17.   I considered whether I ought to order the applicant compensation for the items, which as noted, he values at $300. Generally speaking, specific performance is not ordered where compensation will suffice. However, here I find the appropriate result is that the respondent return the items. I say this because that is what the applicant asked for and there is no indication the respondent would prefer to pay the applicant rather than return the items. In keeping with the tribunal’s mandate, I find the respondent must, at her expense, return the two down pillows and the Magic Wand to the applicant by way of registered mail or courier to the address set out in the Dispute Notice for the applicant.

18.   In accordance with the tribunal’s rules, I find the applicant is also entitled to reimbursement of the $125 he paid in tribunal fees. The applicant did not claim any dispute-related expenses.

ORDERS

19.   Within 30 days of the date of this decision, I order the respondent to

a.    return to the applicant, at the respondent’s expense, the two down pillows and Hitachi Magic Wand by registered mail or courier to the applicant’s address as set out in the Dispute Notice, and

b.    pay the applicant $125 in tribunal fees.

20.  The applicant is also entitled to post-judgment interest as applicable under the COIA.

21.  Under section 48 of the Act, the tribunal will not provide the parties with the Order giving final effect to this decision until the time for making a notice of objection under section 56.1(2) has expired and no notice of objection has been made. The time for filing a notice of objection is 28 days after the party receives notice of the tribunal’s final decision.

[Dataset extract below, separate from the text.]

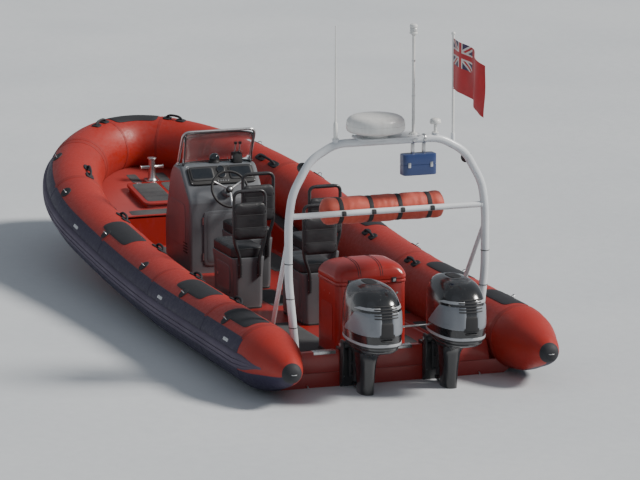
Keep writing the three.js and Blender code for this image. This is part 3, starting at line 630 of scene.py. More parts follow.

22.  Under section 58.1 of the Act, a validated copy of the tribunal’s order can be enforced through the Provincial Court of British Columbia. A tribunal order can only be enforced if it is an approved consent resolution order, or, if no objection has been made and the time for filing a notice of objection has passed. Once filed, a tribunal order has the same force and effect as an order of the Provincial Court of British Columbia.